__Work required__.
Copy each line of the listing below exactly.

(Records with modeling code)
▽
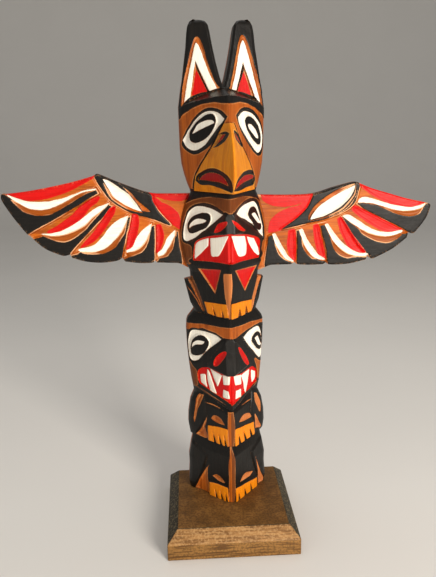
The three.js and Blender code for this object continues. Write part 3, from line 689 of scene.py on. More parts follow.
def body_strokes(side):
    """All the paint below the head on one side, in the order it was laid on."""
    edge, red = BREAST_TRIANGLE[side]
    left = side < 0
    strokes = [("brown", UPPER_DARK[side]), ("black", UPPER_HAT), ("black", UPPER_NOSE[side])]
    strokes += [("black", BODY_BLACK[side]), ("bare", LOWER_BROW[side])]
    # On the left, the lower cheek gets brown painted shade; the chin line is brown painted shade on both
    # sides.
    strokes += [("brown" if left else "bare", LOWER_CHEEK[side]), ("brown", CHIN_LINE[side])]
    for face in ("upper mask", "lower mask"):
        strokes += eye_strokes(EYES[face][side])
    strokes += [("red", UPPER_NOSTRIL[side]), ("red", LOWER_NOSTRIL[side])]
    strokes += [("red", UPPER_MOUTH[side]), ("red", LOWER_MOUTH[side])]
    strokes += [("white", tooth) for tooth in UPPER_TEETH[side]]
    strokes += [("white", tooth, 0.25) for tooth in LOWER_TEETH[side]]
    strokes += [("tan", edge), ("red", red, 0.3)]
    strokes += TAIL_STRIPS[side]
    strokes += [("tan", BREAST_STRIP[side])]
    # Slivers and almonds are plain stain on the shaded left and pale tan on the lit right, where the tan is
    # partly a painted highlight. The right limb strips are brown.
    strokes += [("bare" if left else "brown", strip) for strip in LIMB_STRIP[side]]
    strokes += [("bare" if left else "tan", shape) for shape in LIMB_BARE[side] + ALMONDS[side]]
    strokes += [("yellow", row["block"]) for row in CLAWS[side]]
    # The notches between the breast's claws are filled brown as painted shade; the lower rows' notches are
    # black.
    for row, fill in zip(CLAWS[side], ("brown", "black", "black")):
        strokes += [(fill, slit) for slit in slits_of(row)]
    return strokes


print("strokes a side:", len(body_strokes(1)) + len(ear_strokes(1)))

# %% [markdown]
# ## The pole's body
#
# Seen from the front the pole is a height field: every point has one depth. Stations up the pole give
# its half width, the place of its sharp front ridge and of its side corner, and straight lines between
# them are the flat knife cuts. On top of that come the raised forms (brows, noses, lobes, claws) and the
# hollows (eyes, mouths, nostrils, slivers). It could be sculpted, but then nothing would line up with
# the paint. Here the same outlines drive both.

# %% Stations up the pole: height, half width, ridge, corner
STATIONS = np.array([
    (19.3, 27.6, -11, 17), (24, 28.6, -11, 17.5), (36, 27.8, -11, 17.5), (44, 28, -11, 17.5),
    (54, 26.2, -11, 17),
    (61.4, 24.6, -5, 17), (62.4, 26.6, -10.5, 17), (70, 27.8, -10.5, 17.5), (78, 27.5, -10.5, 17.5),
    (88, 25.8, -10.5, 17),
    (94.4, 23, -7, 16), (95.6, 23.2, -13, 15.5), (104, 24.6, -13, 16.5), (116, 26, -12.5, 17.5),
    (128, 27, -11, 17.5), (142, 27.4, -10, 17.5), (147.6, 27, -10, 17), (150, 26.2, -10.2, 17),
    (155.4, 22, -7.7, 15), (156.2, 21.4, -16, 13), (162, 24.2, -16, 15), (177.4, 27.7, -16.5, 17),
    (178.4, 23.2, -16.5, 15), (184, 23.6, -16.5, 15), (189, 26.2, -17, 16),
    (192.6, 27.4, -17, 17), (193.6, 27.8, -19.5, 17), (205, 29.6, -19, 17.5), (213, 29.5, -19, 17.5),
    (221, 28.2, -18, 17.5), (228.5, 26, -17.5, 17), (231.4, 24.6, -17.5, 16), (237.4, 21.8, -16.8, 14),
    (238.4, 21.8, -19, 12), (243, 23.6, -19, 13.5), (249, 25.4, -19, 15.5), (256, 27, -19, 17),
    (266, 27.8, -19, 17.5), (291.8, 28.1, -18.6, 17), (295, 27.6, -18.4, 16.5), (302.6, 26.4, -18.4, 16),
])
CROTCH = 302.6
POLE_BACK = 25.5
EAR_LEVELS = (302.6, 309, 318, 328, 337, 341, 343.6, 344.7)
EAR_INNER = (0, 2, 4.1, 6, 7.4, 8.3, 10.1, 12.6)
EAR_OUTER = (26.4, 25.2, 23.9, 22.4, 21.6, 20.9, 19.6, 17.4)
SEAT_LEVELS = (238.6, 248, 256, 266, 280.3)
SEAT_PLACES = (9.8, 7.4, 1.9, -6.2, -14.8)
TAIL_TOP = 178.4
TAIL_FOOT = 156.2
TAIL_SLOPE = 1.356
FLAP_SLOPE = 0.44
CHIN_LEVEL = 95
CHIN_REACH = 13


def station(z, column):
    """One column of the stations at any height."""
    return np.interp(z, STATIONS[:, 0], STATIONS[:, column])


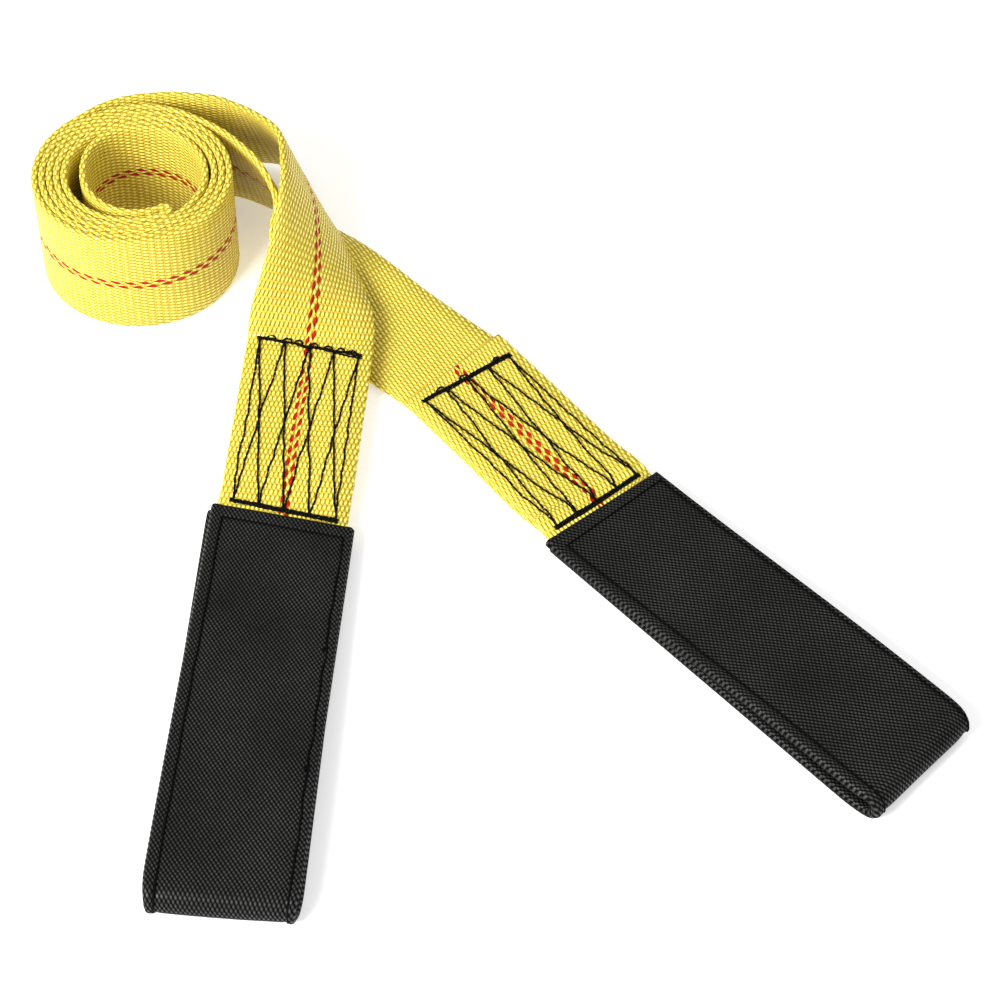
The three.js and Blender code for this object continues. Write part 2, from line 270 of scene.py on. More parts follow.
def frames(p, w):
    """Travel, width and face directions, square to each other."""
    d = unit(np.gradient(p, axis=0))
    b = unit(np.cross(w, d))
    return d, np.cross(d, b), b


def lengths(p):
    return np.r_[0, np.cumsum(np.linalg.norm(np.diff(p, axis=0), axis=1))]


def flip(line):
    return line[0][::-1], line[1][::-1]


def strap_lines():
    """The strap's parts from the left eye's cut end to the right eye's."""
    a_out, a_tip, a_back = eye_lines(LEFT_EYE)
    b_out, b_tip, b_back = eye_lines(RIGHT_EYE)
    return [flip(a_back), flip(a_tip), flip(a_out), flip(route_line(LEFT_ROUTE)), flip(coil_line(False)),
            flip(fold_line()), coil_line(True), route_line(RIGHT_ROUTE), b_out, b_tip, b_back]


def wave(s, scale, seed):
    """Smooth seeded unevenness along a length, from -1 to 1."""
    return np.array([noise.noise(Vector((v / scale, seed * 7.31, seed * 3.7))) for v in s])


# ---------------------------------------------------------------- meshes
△
__Answer for the task__.
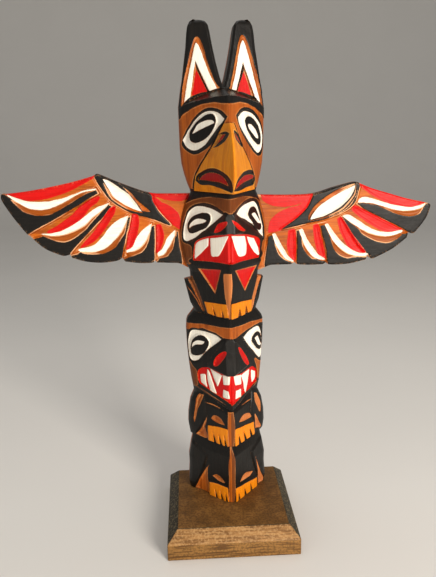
The three.js and Blender code for this object continues. Write part 3, from line 689 of scene.py on. More parts follow.
def body_strokes(side):
    """All the paint below the head on one side, in the order it was laid on."""
    edge, red = BREAST_TRIANGLE[side]
    left = side < 0
    strokes = [("brown", UPPER_DARK[side]), ("black", UPPER_HAT), ("black", UPPER_NOSE[side])]
    strokes += [("black", BODY_BLACK[side]), ("bare", LOWER_BROW[side])]
    # On the left, the lower cheek gets brown painted shade; the chin line is brown painted shade on both
    # sides.
    strokes += [("brown" if left else "bare", LOWER_CHEEK[side]), ("brown", CHIN_LINE[side])]
    for face in ("upper mask", "lower mask"):
        strokes += eye_strokes(EYES[face][side])
    strokes += [("red", UPPER_NOSTRIL[side]), ("red", LOWER_NOSTRIL[side])]
    strokes += [("red", UPPER_MOUTH[side]), ("red", LOWER_MOUTH[side])]
    strokes += [("white", tooth) for tooth in UPPER_TEETH[side]]
    strokes += [("white", tooth, 0.25) for tooth in LOWER_TEETH[side]]
    strokes += [("tan", edge), ("red", red, 0.3)]
    strokes += TAIL_STRIPS[side]
    strokes += [("tan", BREAST_STRIP[side])]
    # Slivers and almonds are plain stain on the shaded left and pale tan on the lit right, where the tan is
    # partly a painted highlight. The right limb strips are brown.
    strokes += [("bare" if left else "brown", strip) for strip in LIMB_STRIP[side]]
    strokes += [("bare" if left else "tan", shape) for shape in LIMB_BARE[side] + ALMONDS[side]]
    strokes += [("yellow", row["block"]) for row in CLAWS[side]]
    # The notches between the breast's claws are filled brown as painted shade; the lower rows' notches are
    # black.
    for row, fill in zip(CLAWS[side], ("brown", "black", "black")):
        strokes += [(fill, slit) for slit in slits_of(row)]
    return strokes


print("strokes a side:", len(body_strokes(1)) + len(ear_strokes(1)))

# %% [markdown]
# ## The pole's body
#
# Seen from the front the pole is a height field: every point has one depth. Stations up the pole give
# its half width, the place of its sharp front ridge and of its side corner, and straight lines between
# them are the flat knife cuts. On top of that come the raised forms (brows, noses, lobes, claws) and the
# hollows (eyes, mouths, nostrils, slivers). It could be sculpted, but then nothing would line up with
# the paint. Here the same outlines drive both.

# %% Stations up the pole: height, half width, ridge, corner
STATIONS = np.array([
    (19.3, 27.6, -11, 17), (24, 28.6, -11, 17.5), (36, 27.8, -11, 17.5), (44, 28, -11, 17.5),
    (54, 26.2, -11, 17),
    (61.4, 24.6, -5, 17), (62.4, 26.6, -10.5, 17), (70, 27.8, -10.5, 17.5), (78, 27.5, -10.5, 17.5),
    (88, 25.8, -10.5, 17),
    (94.4, 23, -7, 16), (95.6, 23.2, -13, 15.5), (104, 24.6, -13, 16.5), (116, 26, -12.5, 17.5),
    (128, 27, -11, 17.5), (142, 27.4, -10, 17.5), (147.6, 27, -10, 17), (150, 26.2, -10.2, 17),
    (155.4, 22, -7.7, 15), (156.2, 21.4, -16, 13), (162, 24.2, -16, 15), (177.4, 27.7, -16.5, 17),
    (178.4, 23.2, -16.5, 15), (184, 23.6, -16.5, 15), (189, 26.2, -17, 16),
    (192.6, 27.4, -17, 17), (193.6, 27.8, -19.5, 17), (205, 29.6, -19, 17.5), (213, 29.5, -19, 17.5),
    (221, 28.2, -18, 17.5), (228.5, 26, -17.5, 17), (231.4, 24.6, -17.5, 16), (237.4, 21.8, -16.8, 14),
    (238.4, 21.8, -19, 12), (243, 23.6, -19, 13.5), (249, 25.4, -19, 15.5), (256, 27, -19, 17),
    (266, 27.8, -19, 17.5), (291.8, 28.1, -18.6, 17), (295, 27.6, -18.4, 16.5), (302.6, 26.4, -18.4, 16),
])
CROTCH = 302.6
POLE_BACK = 25.5
EAR_LEVELS = (302.6, 309, 318, 328, 337, 341, 343.6, 344.7)
EAR_INNER = (0, 2, 4.1, 6, 7.4, 8.3, 10.1, 12.6)
EAR_OUTER = (26.4, 25.2, 23.9, 22.4, 21.6, 20.9, 19.6, 17.4)
SEAT_LEVELS = (238.6, 248, 256, 266, 280.3)
SEAT_PLACES = (9.8, 7.4, 1.9, -6.2, -14.8)
TAIL_TOP = 178.4
TAIL_FOOT = 156.2
TAIL_SLOPE = 1.356
FLAP_SLOPE = 0.44
CHIN_LEVEL = 95
CHIN_REACH = 13


def station(z, column):
    """One column of the stations at any height."""
    return np.interp(z, STATIONS[:, 0], STATIONS[:, column])


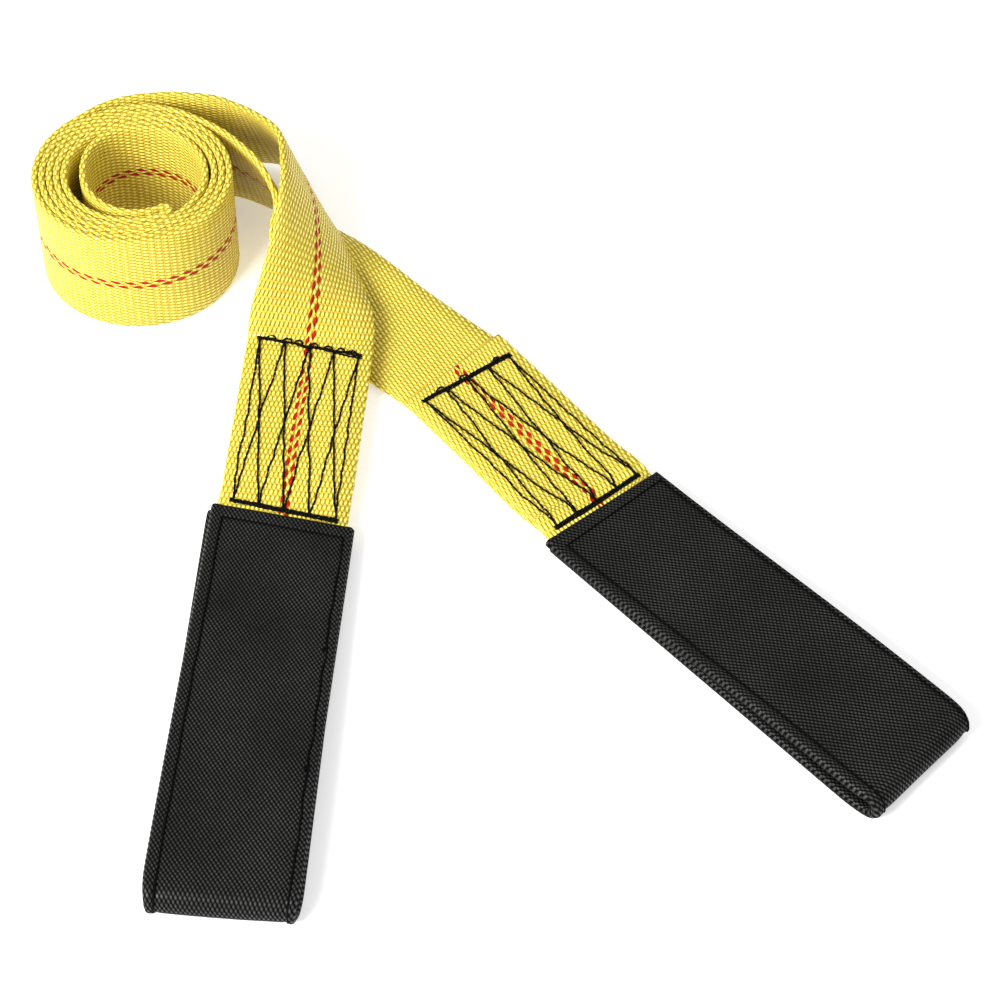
The three.js and Blender code for this object continues. Write part 2, from line 270 of scene.py on. More parts follow.
def frames(p, w):
    """Travel, width and face directions, square to each other."""
    d = unit(np.gradient(p, axis=0))
    b = unit(np.cross(w, d))
    return d, np.cross(d, b), b


def lengths(p):
    return np.r_[0, np.cumsum(np.linalg.norm(np.diff(p, axis=0), axis=1))]


def flip(line):
    return line[0][::-1], line[1][::-1]


def strap_lines():
    """The strap's parts from the left eye's cut end to the right eye's."""
    a_out, a_tip, a_back = eye_lines(LEFT_EYE)
    b_out, b_tip, b_back = eye_lines(RIGHT_EYE)
    return [flip(a_back), flip(a_tip), flip(a_out), flip(route_line(LEFT_ROUTE)), flip(coil_line(False)),
            flip(fold_line()), coil_line(True), route_line(RIGHT_ROUTE), b_out, b_tip, b_back]


def wave(s, scale, seed):
    """Smooth seeded unevenness along a length, from -1 to 1."""
    return np.array([noise.noise(Vector((v / scale, seed * 7.31, seed * 3.7))) for v in s])


# ---------------------------------------------------------------- meshes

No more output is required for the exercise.